** START OF RECORDS PROVIDED **

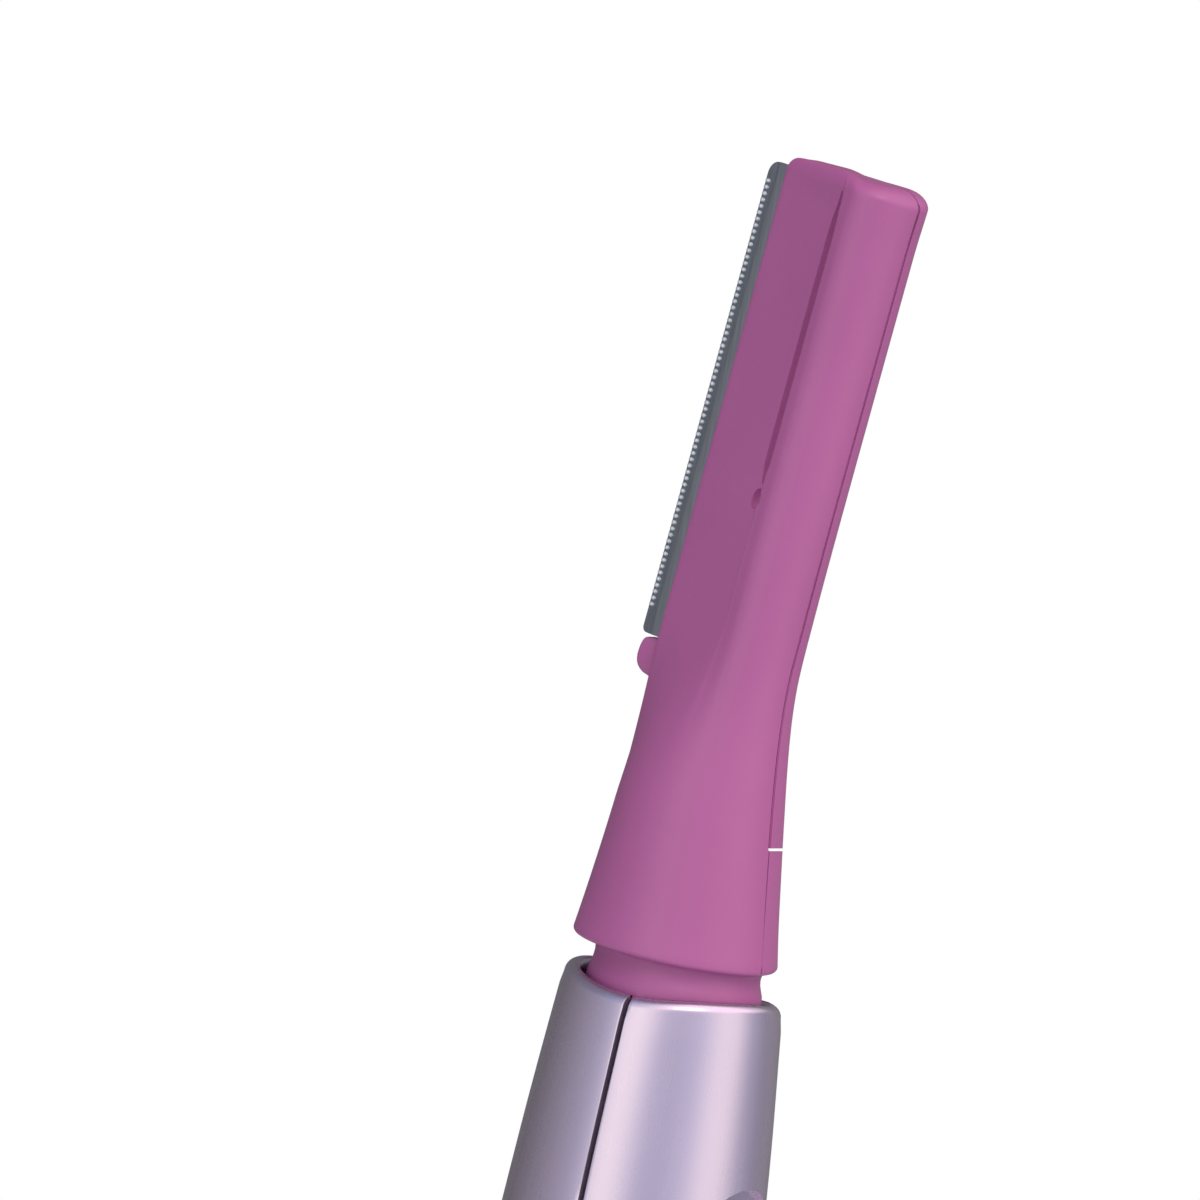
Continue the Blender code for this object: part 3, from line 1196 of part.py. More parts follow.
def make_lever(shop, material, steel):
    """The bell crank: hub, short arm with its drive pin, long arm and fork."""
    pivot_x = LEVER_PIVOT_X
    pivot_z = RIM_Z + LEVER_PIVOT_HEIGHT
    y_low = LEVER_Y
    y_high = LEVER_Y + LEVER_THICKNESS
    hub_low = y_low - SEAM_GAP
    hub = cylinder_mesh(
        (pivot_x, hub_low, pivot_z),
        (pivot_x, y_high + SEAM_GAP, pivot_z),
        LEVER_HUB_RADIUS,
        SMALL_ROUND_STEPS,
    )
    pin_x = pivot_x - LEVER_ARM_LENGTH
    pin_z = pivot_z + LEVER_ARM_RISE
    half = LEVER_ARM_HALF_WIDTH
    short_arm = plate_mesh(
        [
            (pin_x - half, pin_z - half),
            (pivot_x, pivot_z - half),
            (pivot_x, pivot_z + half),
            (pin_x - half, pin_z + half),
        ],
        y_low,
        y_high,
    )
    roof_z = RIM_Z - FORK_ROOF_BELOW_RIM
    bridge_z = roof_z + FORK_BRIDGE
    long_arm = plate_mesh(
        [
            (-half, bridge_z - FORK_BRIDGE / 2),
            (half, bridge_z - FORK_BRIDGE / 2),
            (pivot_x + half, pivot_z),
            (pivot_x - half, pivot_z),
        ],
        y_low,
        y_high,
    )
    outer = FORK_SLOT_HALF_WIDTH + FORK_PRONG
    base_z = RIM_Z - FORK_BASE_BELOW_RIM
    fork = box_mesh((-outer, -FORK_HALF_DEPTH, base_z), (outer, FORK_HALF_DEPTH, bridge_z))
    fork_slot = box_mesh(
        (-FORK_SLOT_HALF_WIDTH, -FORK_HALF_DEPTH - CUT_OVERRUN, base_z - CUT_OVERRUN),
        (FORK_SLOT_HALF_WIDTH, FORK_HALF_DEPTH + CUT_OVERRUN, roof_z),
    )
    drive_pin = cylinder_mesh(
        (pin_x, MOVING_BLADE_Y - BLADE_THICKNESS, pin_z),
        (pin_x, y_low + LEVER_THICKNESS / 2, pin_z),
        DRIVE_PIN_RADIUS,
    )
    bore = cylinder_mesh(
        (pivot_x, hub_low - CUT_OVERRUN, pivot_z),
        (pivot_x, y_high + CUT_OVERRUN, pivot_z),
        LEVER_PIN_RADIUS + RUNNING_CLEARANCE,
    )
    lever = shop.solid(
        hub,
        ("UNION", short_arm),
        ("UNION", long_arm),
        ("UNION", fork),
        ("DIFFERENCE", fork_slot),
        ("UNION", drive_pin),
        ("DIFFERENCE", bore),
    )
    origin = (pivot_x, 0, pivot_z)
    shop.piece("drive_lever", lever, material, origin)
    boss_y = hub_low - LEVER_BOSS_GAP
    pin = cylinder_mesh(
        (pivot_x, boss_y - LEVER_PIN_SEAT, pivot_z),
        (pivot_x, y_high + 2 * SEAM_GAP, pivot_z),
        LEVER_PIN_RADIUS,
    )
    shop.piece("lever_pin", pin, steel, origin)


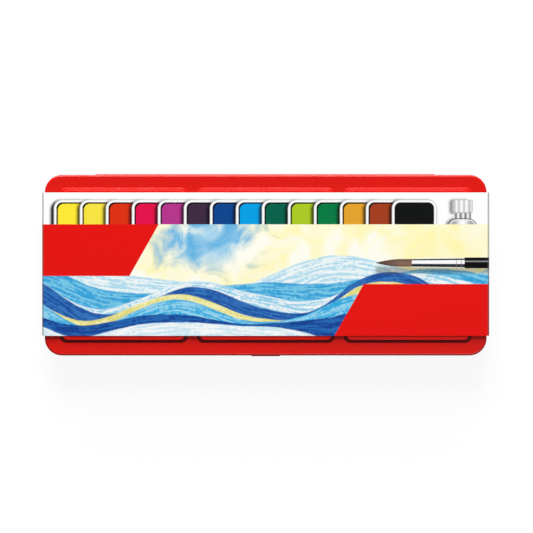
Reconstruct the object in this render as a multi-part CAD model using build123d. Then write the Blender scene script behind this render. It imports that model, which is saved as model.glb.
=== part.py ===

** END OF RECORDS PROVIDED **

WHAT IS ASKED
Find the line that contains "Reconstruct the object" in the listing above. Retype it and every line after it up to the last, exactly, and nothing else.

RESULT FOR THIS TASK
Reconstruct the object in this render as a multi-part CAD model using build123d. Then write the Blender scene script behind this render. It imports that model, which is saved as model.glb.
=== part.py ===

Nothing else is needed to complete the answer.